Leaders in Migori County have expressed concern over the high number of children involved in scrap metal business in Migori town.
The children, some as young as 7 years-old have been roaming the town’s streets, backyard suburbs scouring for the metals for later sale to dealers.
Many claim they have been forced to venture into the job in order to fend for their parents and siblings during this period of hard economic situation dogging many families.
However, speaking to KNA in Migori town, the chairman of the region’s chambers of commerce and industry, Mr Arwa Rumo, dismisses the toddlers’ sentiments as coming from a group that has rebelled against the society and that is turning to engaging in criminal acts injurious to their moral progress.
“These naughty children have been involving in petty crimes as they move in the estates in search of the scrap metal which sees them steal utensils from homes and vandalise public structures,” rued Mr Rumo and asked government agencies concerned to ensure that they will be all in class when schools re-open next month.
The leader accused parents of failing to guide their children well, allowing many to abandon school to try to make little cash for their survival as the adults seriously fleece them of their meagre earnings.
Mr Rumo noted that by vandalizing property, the children were truly exposing the community to high cost of doing business in the town and called on the local security team led by County Commissioner (CC) Boaz Cherutich to consider banning the scrap metal business in the area.

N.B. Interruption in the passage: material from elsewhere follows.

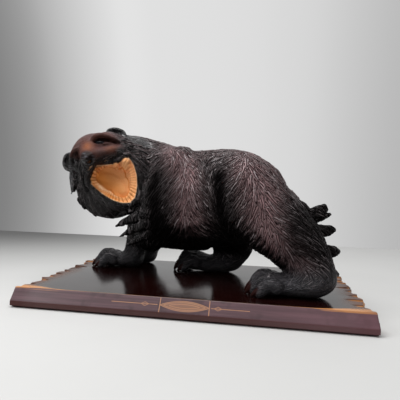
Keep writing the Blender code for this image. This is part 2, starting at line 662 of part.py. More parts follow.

The business community boss’s concerns comes amid a decry by the local labour office that the children have improvised old radio speakers which they drag on the ground to try and detect metals hidden underground and in dust bins and dump sites.
A Labour Officer James Okello said most of the children are abused by the area scrap metal dealers who pay them little money for their hard fetched metal wares.
At the same time, Okello said that child labour is not only employed in the scrap metal business but also in sand harvesting activities along the streams and the banks of river Migori.
He urged all partners in the war against child labour to intervene fast and bring the vice to a conclusive end for the sake of development of the young people.